“The right tool for the job” is a great slogan. It’s only a fraction of an analysis, though. Let’s see how it applies to monitoring products.
Nearly all engineers know this scheme, in one of several homely renderings: only an idiot would use a saw to hammer in screw; you don’t deliver a load of concrete in a Ferrari; or so on.
The problem with the slogan also shows up in several ways, best summarized like this: ask five different engineers for the right tool for a particular situation, and you’re likely to get six answers. Too often “right tool” is a rhetorical club aimed to close an argument, rather than the starting point for a thoughtful decision.
Monitoring’s difficulties
This particularly applies for organizations selecting tools to monitor software and end-user experience (EUE). Monitoring software must respond in real-time–often in less than a second–while running unattended for months at a stretch. Monitoring software is a substantial investment whose long-term characteristics are related only weakly to anything that can be determined beforehand. Reliability and availability are paramount virtues for monitoring software, yet there is no independent measurement of these crucial indicators. Selection of a monitoring tool can feel more like a mail-order marriage than an engineering project.
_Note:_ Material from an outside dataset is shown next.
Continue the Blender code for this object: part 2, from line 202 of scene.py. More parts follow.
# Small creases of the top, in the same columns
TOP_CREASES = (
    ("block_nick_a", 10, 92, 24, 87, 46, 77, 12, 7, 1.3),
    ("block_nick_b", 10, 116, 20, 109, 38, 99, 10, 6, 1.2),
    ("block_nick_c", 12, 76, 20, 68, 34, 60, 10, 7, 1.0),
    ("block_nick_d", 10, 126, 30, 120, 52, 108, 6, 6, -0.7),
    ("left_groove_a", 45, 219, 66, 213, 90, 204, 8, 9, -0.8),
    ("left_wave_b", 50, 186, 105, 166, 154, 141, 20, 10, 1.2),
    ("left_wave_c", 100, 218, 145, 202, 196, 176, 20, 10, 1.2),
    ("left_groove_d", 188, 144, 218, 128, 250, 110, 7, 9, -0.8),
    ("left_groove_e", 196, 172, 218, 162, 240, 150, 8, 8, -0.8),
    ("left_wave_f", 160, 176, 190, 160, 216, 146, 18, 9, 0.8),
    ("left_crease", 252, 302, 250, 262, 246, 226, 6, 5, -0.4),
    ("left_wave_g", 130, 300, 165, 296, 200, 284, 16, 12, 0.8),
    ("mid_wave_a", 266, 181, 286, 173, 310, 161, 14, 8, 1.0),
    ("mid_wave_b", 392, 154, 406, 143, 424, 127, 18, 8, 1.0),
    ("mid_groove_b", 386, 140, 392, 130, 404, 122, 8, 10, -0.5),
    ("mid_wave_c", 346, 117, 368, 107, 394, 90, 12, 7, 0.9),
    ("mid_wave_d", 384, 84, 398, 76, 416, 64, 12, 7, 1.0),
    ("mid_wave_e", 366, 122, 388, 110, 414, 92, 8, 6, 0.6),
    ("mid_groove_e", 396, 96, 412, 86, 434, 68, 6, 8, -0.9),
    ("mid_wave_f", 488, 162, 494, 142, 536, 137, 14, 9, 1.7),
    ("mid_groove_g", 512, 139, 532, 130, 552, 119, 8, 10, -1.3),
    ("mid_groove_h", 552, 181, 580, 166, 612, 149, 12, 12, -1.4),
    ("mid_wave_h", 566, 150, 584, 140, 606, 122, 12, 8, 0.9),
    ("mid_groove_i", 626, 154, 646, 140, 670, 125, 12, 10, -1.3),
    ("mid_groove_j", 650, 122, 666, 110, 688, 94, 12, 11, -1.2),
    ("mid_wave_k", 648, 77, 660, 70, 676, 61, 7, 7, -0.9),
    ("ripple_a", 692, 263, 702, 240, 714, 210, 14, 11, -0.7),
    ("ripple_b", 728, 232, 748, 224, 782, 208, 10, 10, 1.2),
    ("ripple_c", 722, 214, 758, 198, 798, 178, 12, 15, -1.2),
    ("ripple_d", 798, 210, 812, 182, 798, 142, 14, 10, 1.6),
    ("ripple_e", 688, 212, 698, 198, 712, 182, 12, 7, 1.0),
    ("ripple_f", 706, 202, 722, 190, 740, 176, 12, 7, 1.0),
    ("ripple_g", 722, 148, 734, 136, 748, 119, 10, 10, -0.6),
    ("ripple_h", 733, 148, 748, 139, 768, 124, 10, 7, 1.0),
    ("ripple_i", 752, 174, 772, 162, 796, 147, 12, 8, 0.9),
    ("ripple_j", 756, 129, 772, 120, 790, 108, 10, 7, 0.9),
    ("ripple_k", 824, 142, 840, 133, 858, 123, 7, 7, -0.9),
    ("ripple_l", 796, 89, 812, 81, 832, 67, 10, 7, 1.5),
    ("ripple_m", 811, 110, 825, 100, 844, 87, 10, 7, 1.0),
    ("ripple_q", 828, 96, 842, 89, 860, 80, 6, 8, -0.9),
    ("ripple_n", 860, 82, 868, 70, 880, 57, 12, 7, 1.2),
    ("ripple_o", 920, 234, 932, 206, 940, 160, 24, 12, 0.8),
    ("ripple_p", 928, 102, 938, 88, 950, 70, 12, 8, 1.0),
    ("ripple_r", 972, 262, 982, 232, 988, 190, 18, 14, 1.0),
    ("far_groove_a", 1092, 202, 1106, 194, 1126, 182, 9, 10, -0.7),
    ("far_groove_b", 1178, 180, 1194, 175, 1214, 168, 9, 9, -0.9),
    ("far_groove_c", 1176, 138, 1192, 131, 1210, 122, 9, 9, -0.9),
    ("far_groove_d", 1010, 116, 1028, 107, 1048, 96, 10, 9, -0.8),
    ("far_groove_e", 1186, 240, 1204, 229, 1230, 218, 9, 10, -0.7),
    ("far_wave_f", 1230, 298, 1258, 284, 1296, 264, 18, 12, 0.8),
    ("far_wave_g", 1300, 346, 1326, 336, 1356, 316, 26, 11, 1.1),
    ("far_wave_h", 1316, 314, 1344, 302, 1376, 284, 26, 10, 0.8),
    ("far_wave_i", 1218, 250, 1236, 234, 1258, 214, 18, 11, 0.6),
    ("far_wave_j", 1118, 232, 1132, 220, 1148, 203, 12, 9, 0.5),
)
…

What’s the solution? One step is to recognize that “right tool” has a lot to do with organizational environment. In most companies, a mediocre tool which is the responsibility of an enthusiastic advocate ends up providing more benefit than a top-end purchase that no one bothers to consult after installation. Another big predictor of success: persistence and a good attitude within the vendor’s support team. IBM once was famous for teaching this lesson: with enough commitment and personal attention to “customer satisfaction“, even the most underdone systems could be enhanced to usability.
Here are a few ideas, then, to help you locate the “right tool” for your monitoring jobs:
- Most of your use of the tool will be “in maintenance mode”: after you’ve configured and customized it to your specific requirements. The difference between taking ten minutes or ten hours to get the first result, therefore, isn’t even rounding error in the ultimate calculation of the system’s success.
- On the other hand, whether the out-of-the-box experience takes ten minutes or ten hours to understand might be a powerful indicator of the over-all quality and approach of the product.
- Support and documentation matter. It also matters how the support and documentation fit your organization. Some companies only make progress with a physical person on-site to give individual guidance; others are perfectly comfortable or even prefer conducting support through e-mail. Be realistic about what works in your neighborhood.
- Work with the vendor and internal advocates to design meaningful milestones. An example: “within a week of installation, application AA or site SS needs to appear on the real-time dashboard. At that point, if someone experimentally pulls the network connection for server MM, the tool will diagnose the fault within five seconds.” The latency can just as well be five minutes; the essence is to construct an objective, useful measurement that fits your requirements.
- Plan ahead of time how to deal with misses. If your choice fails to meet its first milestones, do you replace it with a different product, stop payment to the original vendor, demand more effort from the product’s internal advocate, or have your own information technology (IT) team build a new tool? Any of these might be right for your situation; what’s sure, though, is that missing a milestone and taking no action doesn’t help.
EUE and other monitoring tools have enormous potential to improve your operations. Make the most of that potential by thinking through beforehand what is the “right tool” for you.